Take Cynthia Kramer as an example, who worked in the high fashion and couture industry as a designer. Kramer found that the more she knew about STEM subjects, the better a designer she became. Today, Kramer is the founder and executive director of Science and Citizens Organised for Purpose and Exploration (SCOPE), a not-for-profit organisation dedicated to engaging the public on education and issues regarding STEM. SCOPE is just one of the many organisations that are advocating citizen science.
Citizen science sets up inexperienced volunteers to assist trained scientists engaged in research. In addition to its obvious benefit of accelerating data collection, citizen science has an unexplored role in the classroom, from K–12 schools to higher education. Citizen Science, Citizen Science Alliance and the British Science Association’s Citizen Science initiative are few other examples of initiatives undertaken to promote scientific knowledge amongst the general public.

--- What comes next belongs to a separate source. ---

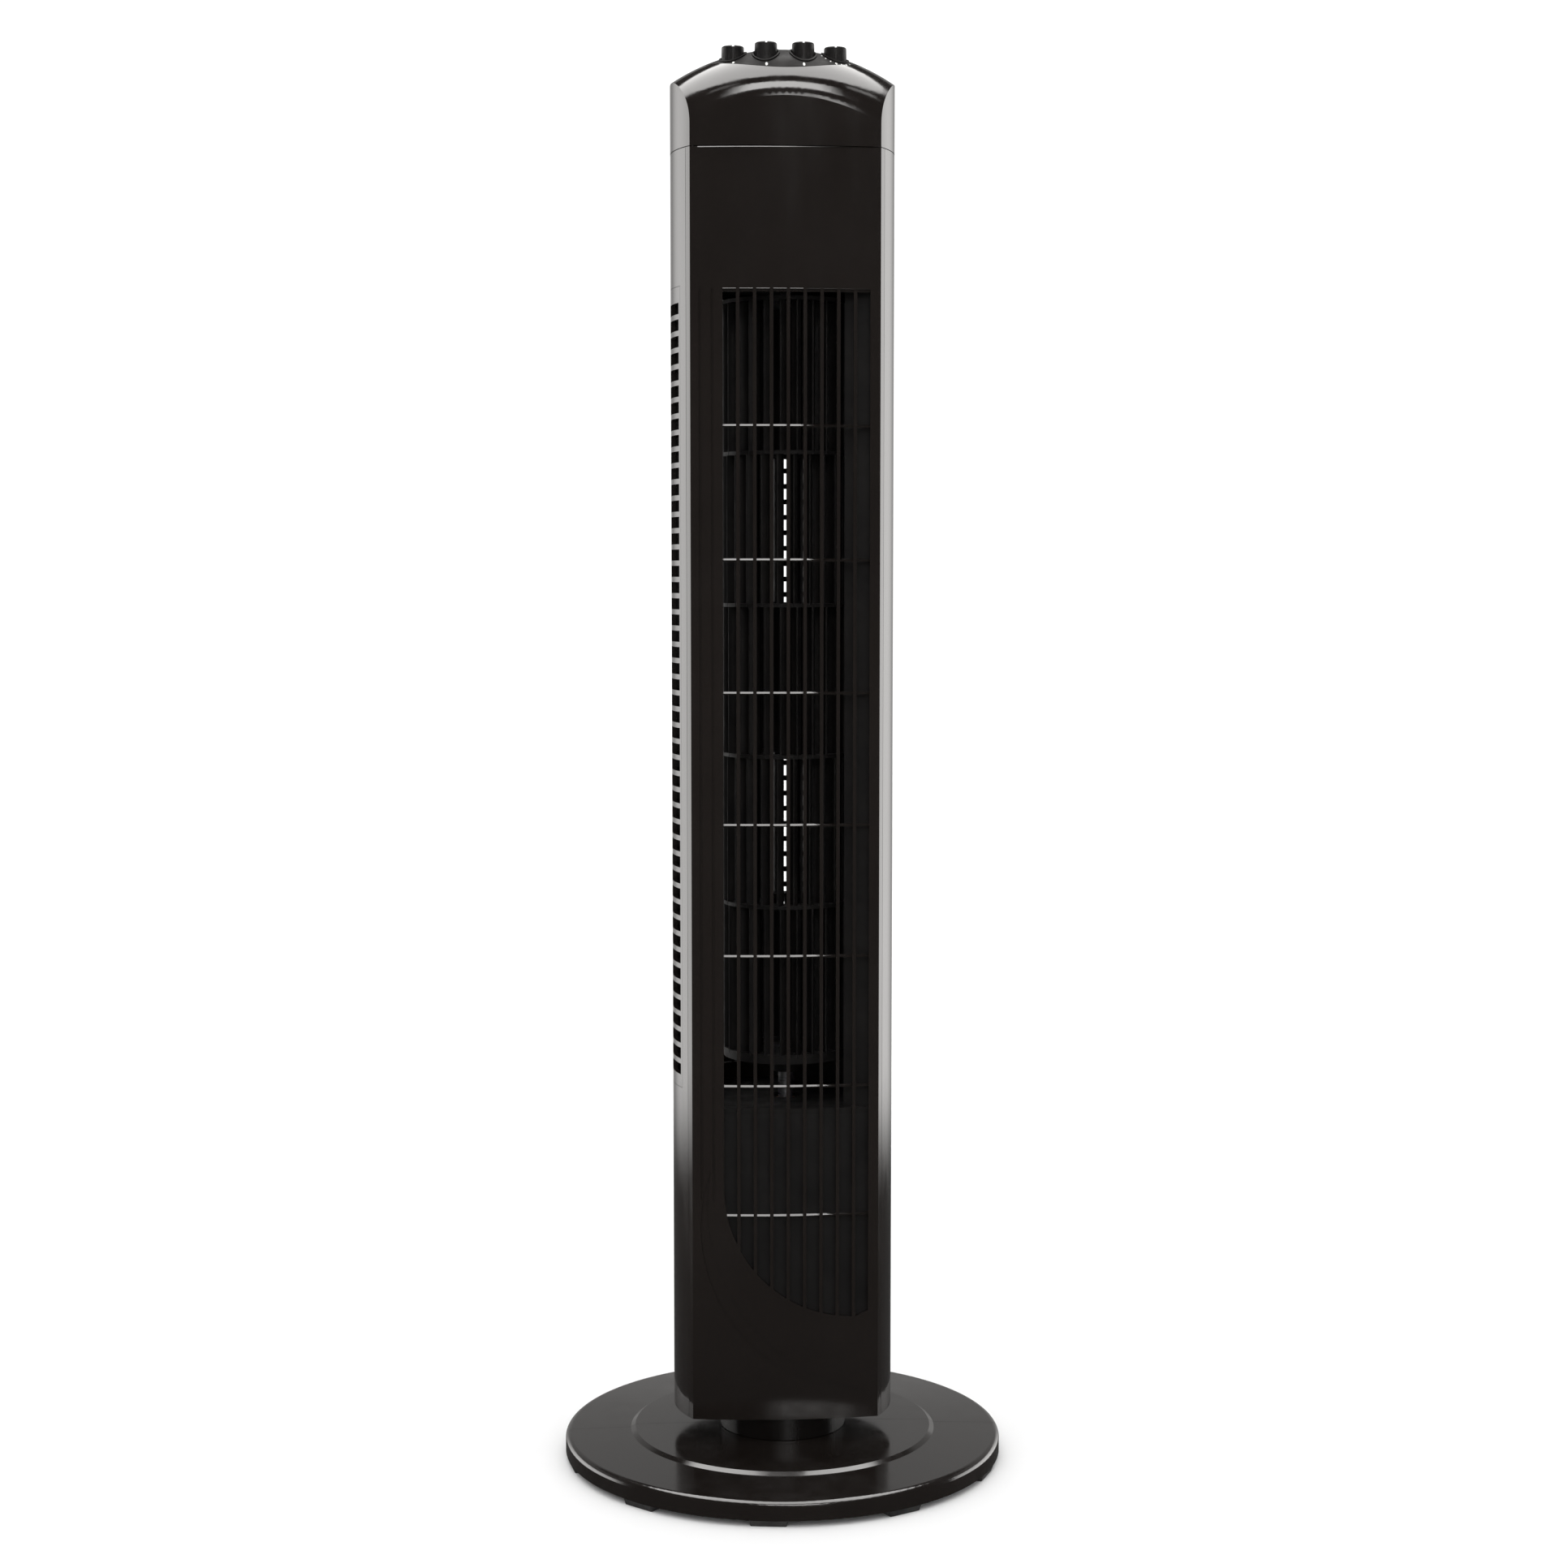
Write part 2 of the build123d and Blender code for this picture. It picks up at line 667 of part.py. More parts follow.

Human beings tend to fear what they do not understand, and fear often leads to hate. A good STEM education breaks that cycle by opening the mind to accept information based on factual evidence, and embrace newer opportunities. A good STEM education allows citizens to transcend geographical, racial and ethnic boundaries without fear. And in the words of Marie Curie: “Now is the time to understand more, so that we may fear less.”